**DIRECTION**
Find every line below that contains the word "attach" and copy it out.

**GIVEN DATA**

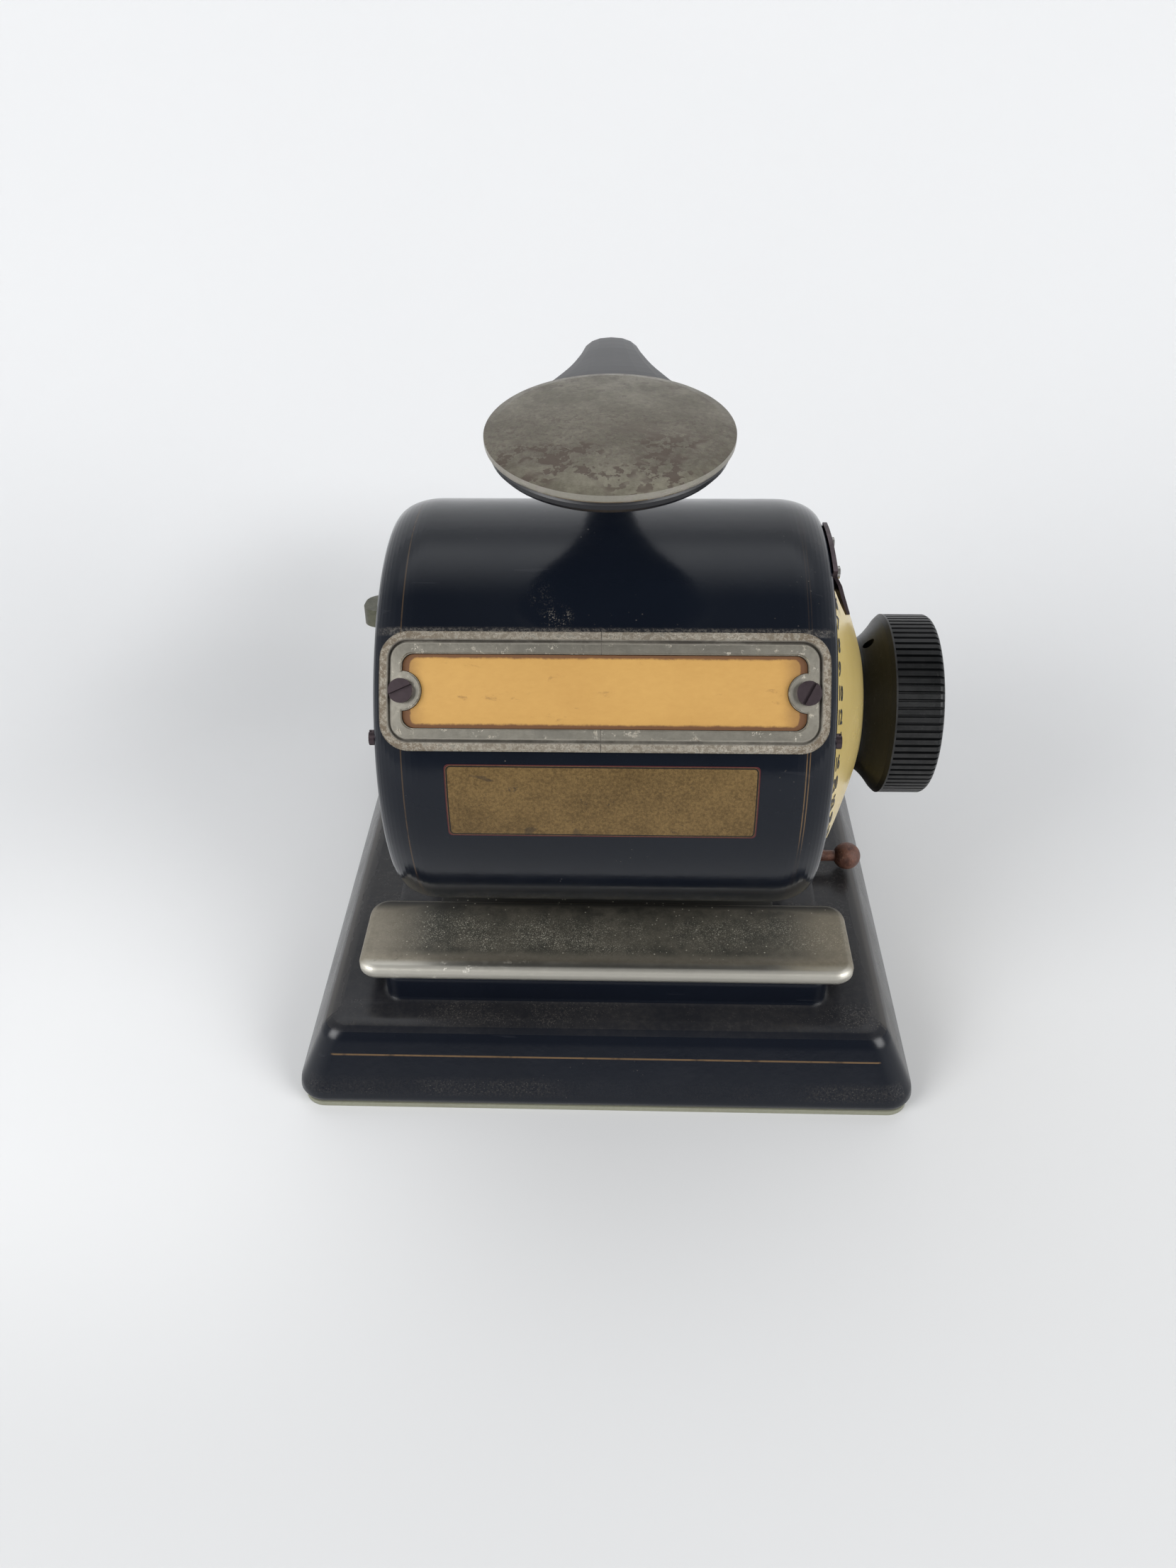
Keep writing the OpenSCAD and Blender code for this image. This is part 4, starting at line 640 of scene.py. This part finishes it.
def hard_rubber():
    """Black vulcanite: the knob's crests are rubbed pale, and dust greys it in fine patches."""
    p = Paint("hard_rubber")
    cloud = p.ramp(p.noise(60, 6, 0.7), 0.35, 0.7)
    grit = p.ramp(p.noise(900, 4, 0.8, offset=2.0), 0.60, 0.72)
    off_axis = p.less(p.along(Y), AXIS_Y), p.less(p.along(Z), AXIS_Z)
    radius = p.math("SQRT", p.plus(*(p.times(off, off) for off in off_axis)))
    low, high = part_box("knob")
    knob_r = (high.z - low.z) / 2
    crest = p.ramp(radius, knob_r - 0.10 * MM, knob_r - 0.01 * MM)
    crest = p.times(crest, p.ramp(p.noise(300, 4, 0.7), 0.3, 0.6, 0.4, 1.0), 0.35)
    shade = p.mix(crest, p.mix(cloud, RUBBER_DARK, RUBBER_PALE), RUBBER_CREST)
    shade = p.mix(p.times(grit, 0.22), shade, RUBBER_GRIT)
    p.set(colour=shade, rough=p.blend(cloud, 0.30, 0.44), specular=0.22)
    p.bump(p.noise(420, 4, 0.6, offset=1.0), 0.06 * MM, 0.4)
    return p.material


def lever_paint():
    """Satin black paint, greyed on what faces up by dust and painted sheen, with a few bare chips.
    """
    p = Paint("lever_paint")
    up = p.ramp(p.facing(Z), 0.1, 0.95)
    cloud = p.ramp(p.noise(50, 6, 0.7), 0.35, 0.7)
    # dust and painted sheen: what faces up is mixed towards grey
    shade = p.mix(p.times(up, 0.5), p.mix(cloud, PAINT_DARK, PAINT_PALE), PAINT_DUST_AND_SHEEN)
    chips = p.ramp(p.noise(150, 5, 0.7, offset=6.0), 0.71, 0.73)
    p.set(colour=p.mix(chips, shade, PAINT_CHIP), rough=p.blend(up, 0.26, 0.5), specular=0.3)
    p.bump(p.noise(260, 4, 0.6), 0.08 * MM, 0.4)
    return p.material


def felt():
    """Pale cream-green felt with a fuzzy nap and a few stains."""
    p = Paint("felt")
    nap = p.noise(900, 6, 0.85)
    stain = p.ramp(p.noise(40, 5, 0.7, offset=4.0), 0.5, 0.75)
    shade = p.mix(p.times(stain, 0.4), p.mix(nap, FELT_DARK, FELT_PALE), FELT_STAIN)
    p.set(colour=shade, rough=0.95, sheen=0.3)
    p.bump(nap, 0.3 * MM, 0.8)
    return p.material


def soft_black(name, colour, rough):
    """A dull, dark, finely grained surface."""
    p = Paint(name)
    grain = p.noise(500, 5, 0.75)
    p.set(colour=p.mix(grain, toned(colour, 0.6), toned(colour, 1.6)), rough=rough)
    p.bump(grain, 0.1 * MM, 0.6)
    return p.material


# The material of each slot

def make_materials():
    """The record's material slots and what each is made of."""
    return {
        "lacquer_black": lacquer(
            "lacquer_black", (0.0048, 0.0064, 0.0108), base_line, base_dirt,
            film=0.26, specular=0.29, soft=2 * MM),
        "drum_lacquer": lacquer(
            "drum_lacquer", (0.0046, 0.0064, 0.0108), drum_lines, drum_dirt,
            film=0.0, specular=0.25),
        "table_nickel": nickel(
            "table_nickel", bright=(0.36, 0.325, 0.26), dull=(0.25, 0.225, 0.175),
            brown=(0.09, 0.07, 0.05), rough=(0.46, 0.62), soft=1 * MM,
            grime_and_shade=table_dust, painted_highlight=table_edge),
        "plate_nickel": nickel(
            "plate_nickel", bright=(0.52, 0.49, 0.42), dull=(0.37, 0.345, 0.29),
            brown=(0.086, 0.056, 0.027), rough=(0.35, 0.42),
            stain=plate_rust, grime_and_shade=plate_dirt),
        "tab_nickel": nickel(
            "tab_nickel", bright=(0.145, 0.145, 0.11), dull=(0.085, 0.085, 0.063),
            brown=(0.10, 0.08, 0.05), rough=(0.34, 0.5), scale=1.5),
        "pad_nickel": nickel(
            "pad_nickel", bright=(0.225, 0.208, 0.160), dull=(0.120, 0.110, 0.082),
            brown=(0.058, 0.038, 0.028), rough=(0.33, 0.42), scale=1.4,
            stain=pad_dirt, painted_highlight=pad_edge),
        "plain_steel": plain_metal(
            "plain_steel", colour=(0.42, 0.41, 0.39), rough=0.28, stain=(0.10, 0.07, 0.05)),
        "blued_steel": plain_metal(
            "blued_steel", colour=(0.085, 0.065, 0.072), rough=0.34, stain=(0.05, 0.03, 0.03)),
        "brass": plain_metal(
            "brass", colour=(0.52, 0.39, 0.16), rough=0.26, stain=(0.14, 0.09, 0.03)),
        "type_metal": plain_metal(
            "type_metal", colour=(0.45, 0.44, 0.43), rough=0.35, stain=(0.05, 0.04, 0.06)),
        "rusty_steel": rusty(),
        "card": card_paper(),
        "gold_transfer": gold_transfer(),
        "celluloid": celluloid(),
        "hard_rubber": hard_rubber(),
        "lever_paint": lever_paint(),
        "felt": felt(),
        "strip_rubber": soft_black("strip_rubber", (0.035, 0.033, 0.030), 0.7),
        "ink_felt": soft_black("ink_felt", (0.030, 0.022, 0.045), 0.9),
    }


def dress_nodes(materials):
    """Gives each CAD node the material of its slot in the record."""
    slots = {row["node"]: row["material_slot"] for row in frame["record"]["subparts"]}
    for name, node in frame["nodes"].items():
        for place in node.material_slots:
            place.material = materials[slots[name]]


# Numbers on the dial

NUMBERS = [*range(1, 11), 12, 14, 16, 20, 25, 30, 35, 40, 45, 50, 60, 70, 80, 90]
ROUNDS = 2  # the row of numbers goes round the dial twice
STEP = 360 / (ROUNDS * len(NUMBERS))
TEN_ANGLE = 36.4  # where the first 10 stands, in degrees up from the dial's front
NUMBER_PLACE = 0.02  # along the dial's curve, from its rim at 0 to its neck at 1
FONT_SIZE = 3.2 * MM * 1.42  # for figures that are 3.2 mm high
NARROW = 0.72  # of the font's own width
BOLD = 0.11 * MM  # added to each side of a stroke
HALF_THICK = 0.02 * MM
RAISED = 0.06 * MM
ARC_POINTS = 3
DIAL_PULL = (DRUM_END + 8.0 * MM, 26.6 * MM)  # the curve's middle handle
DIAL_NECK_R = 16.4 * MM


def dial_point(t):
    """A point of the dial's outer curve, from its rim at 0 to its neck at 1, as the place along the
    axis and the radius, and the direction inwards."""
    low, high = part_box("dial")
    rim = (low.x, (high.y - low.y) / 2)
    neck = (high.x, DIAL_NECK_R)
    handles = list(zip(rim, DIAL_PULL, neck))
    point = [(1 - t) ** 2 * a + 2 * t * (1 - t) * b + t * t * c for a, b, c in handles]
    way = [2 * (1 - t) * (b - a) + 2 * t * (c - b) for a, b, c in handles]
    length = math.hypot(*way)
    return point, [part / length for part in way]


def number_mesh(number):
    """A number in Blender's own font, flat and about its left end."""
    text = bpy.data.curves.new("number", "FONT")
    text.body = str(number)
    text.size = FONT_SIZE
    text.align_y = "CENTER"
    text.extrude = HALF_THICK
    text.offset = BOLD
    text.resolution_u = ARC_POINTS
    holder = add_object("number", text)
    bpy.context.view_layer.update()
    mesh = bpy.data.meshes.new_from_object(holder)
    bpy.data.objects.remove(holder)
    bpy.data.curves.remove(text)
    return mesh


def make_numbers(material):
    """Rising numbers round the dial, reading from the rim inwards, joined into one mesh."""
    (along_axis, radius), (way_along, way_out) = dial_point(NUMBER_PLACE)
    combined = bmesh.new()
    for i, number in enumerate(NUMBERS * ROUNDS):
        angle = math.radians(TEN_ANGLE - STEP * (i - NUMBERS.index(10)))
        outward = Vector((0, -math.cos(angle), math.sin(angle)))
        reading = Vector((way_along, 0, 0)) + outward * way_out
        upward = Vector((0, math.sin(angle), math.cos(angle)))
        normal = reading.cross(upward)
        centre = Vector((along_axis, AXIS_Y, AXIS_Z)) + outward * radius
        turn = Matrix((reading * NARROW, upward, normal)).transposed().to_4x4()
        mesh = number_mesh(number)
        mesh.transform(Matrix.Translation(centre + normal * RAISED) @ turn)
        combined.from_mesh(mesh)
        bpy.data.meshes.remove(mesh)
    mesh = bpy.data.meshes.new("dial_numbers")
    combined.to_mesh(mesh)
    combined.free()
    mesh.materials.append(material)
    piece = add_object("dial_numbers", mesh)
    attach(piece, "cylinder")


# The lever's spring


def make_spring(material):
    """A copy of the lever's spring with its own mesh and material, riding on the root in place of
    the CAD spring, which is hidden.
    """
    piece = add_object("toe_spring", frame["nodes"]["lever_spring"].data.copy())
    piece.data.materials.clear()
    piece.data.materials.append(material)
    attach(piece, "root")
    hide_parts("lever_spring")
    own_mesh(piece)


# Stage and light, in metres and watts

FLOOR_HALF_W, FLOOR_NEAR, FLOOR_FAR = 2.2, -2.0, 0.75
FLOOR_DROP = 0.1 * MM  # below the felt, so that the two don't share a face
BACKDROP_TOP, BACKDROP_BEND_R, BEND_STEPS = 0.75, 0.55, 16
# The floor's tones: a painted gradient of light from front to back, a cloud, a painted shadow and a
# painted pool of light
FLOOR_DARK, FLOOR_BRIGHT = (0.60, 0.602, 0.605), (0.87, 0.875, 0.885)
FLOOR_CLOUD, FLOOR_SHADED = (0.74, 0.745, 0.75), (0.52, 0.525, 0.53)
FLOOR_PAINTED_LIGHT = (0.88, 0.882, 0.885)
SKY_LEVEL, SKY_COLOUR = 0.13, (0.96, 0.98, 1.0, 1)
# Each lamp's place and power
LAMPS = {"left": ((-0.95, -0.75, 0.72), 13.5), "right": ((0.95, -0.68, 0.66), 11.5)}
LAMP_AIM = Vector((0, 0.15, 0.05))
LAMP_SIZE = (0.75, 0.7)


def floor_paint():
    """Pale matt paper with painted light: brighter towards the back, with a painted shadow and a
    painted pool of light at the left.
    """
    p = Paint("sweep")
    x, y = p.along(X), p.along(Y)
    # painted light: the paper brightens towards the back
    tone = p.mix(p.ramp(p.along((-0.12, 1, 0)), -0.35, 0.55), FLOOR_DARK, FLOOR_BRIGHT)
    tone = p.mix(p.times(p.noise(3, 3, 0.5), 0.2), tone, FLOOR_CLOUD)
    # painted shadow at the left
    shaded = p.times(p.band(x, -0.12, 0.01, 0.10), p.band(y, 0.17, 0.02, 0.12), 0.55)
    # painted pool of light at the left
    pale = p.times(p.band(x, -0.13, 0.02, 0.12), p.band(y, -0.06, 0.04, 0.08), 0.4)
    tone = p.mix(pale, p.mix(shaded, tone, FLOOR_SHADED), FLOOR_PAINTED_LIGHT)
    p.set(colour=tone, rough=0.8, specular=0.2)
    return p.material


def make_stage():
    """A floor that curves up into a backdrop."""
    profile = [(FLOOR_NEAR, 0.0)]
    for i in range(BEND_STEPS + 1):
        turn = math.pi / 2 * i / BEND_STEPS
        profile.append((FLOOR_FAR - BACKDROP_BEND_R * (1 - math.sin(turn)),
                        BACKDROP_BEND_R * (1 - math.cos(turn))))
    profile.append((FLOOR_FAR, BACKDROP_TOP))
    grid = bmesh.new()
    rows = [[grid.verts.new((x, y, z - FLOOR_DROP)) for x in (-FLOOR_HALF_W, FLOOR_HALF_W)]
            for y, z in profile]
    for near, far in zip(rows, rows[1:]):
        grid.faces.new((near[0], near[1], far[1], far[0]))
    mesh = bpy.data.meshes.new("sweep")
    grid.to_mesh(mesh)
    grid.free()
    for face in mesh.polygons:
        face.use_smooth = True
    mesh.materials.append(floor_paint())
    sweep = add_object("sweep", mesh)


def area_lamp(name, place, power):
    """A large soft lamp that is aimed at the object."""
    data = bpy.data.lights.new(name, "AREA")
    data.shape = "RECTANGLE"
    data.size, data.size_y = LAMP_SIZE
    data.energy = power
    lamp = add_object(name, data)
    lamp.location = place
    lamp.rotation_euler = (LAMP_AIM - Vector(place)).to_track_quat("-Z", "Y").to_euler()


def make_light():
    """A dim sky that is brighter low at both sides and high behind the object, and two lamps."""
    world = bpy.data.worlds.new("world")
    bpy.context.scene.world = world
    world.use_nodes = True
    g = Graph(world.node_tree)
    split = g.node("ShaderNodeSeparateXYZ")
    g.link(g.node("ShaderNodeTexCoord").outputs["Generated"], split.inputs[0])
    x, y, z = split.outputs
    aside = g.times(g.ramp(g.size(x), 0.2, 0.75, 0.0, 0.6, "LINEAR"),
                    g.ramp(z, 0.3, 0.9, 1.0, 0.3, "LINEAR"))
    behind = g.times(g.ramp(y, 0.0, 0.5), g.ramp(z, 0.70, 0.86, 0.7, 1.6))
    back = world.node_tree.nodes["Background"]
    g.link(g.plus(g.most(aside, behind), SKY_LEVEL), back.inputs["Strength"])
    back.inputs["Color"].default_value = SKY_COLOUR
    for name, (place, power) in LAMPS.items():
        area_lamp(name, place, power)


make_camera()
make_stage()
make_light()
bpy.context.scene.view_settings.view_transform = "Standard"
materials = make_materials()
dress_nodes(materials)
make_spring(materials["plain_steel"])
make_numbers(soft_black("number_ink", NUMBER_INK, 0.5))

bpy.context.view_layer.update()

**RESULT**
    attach(piece, "cylinder")
    attach(piece, "root")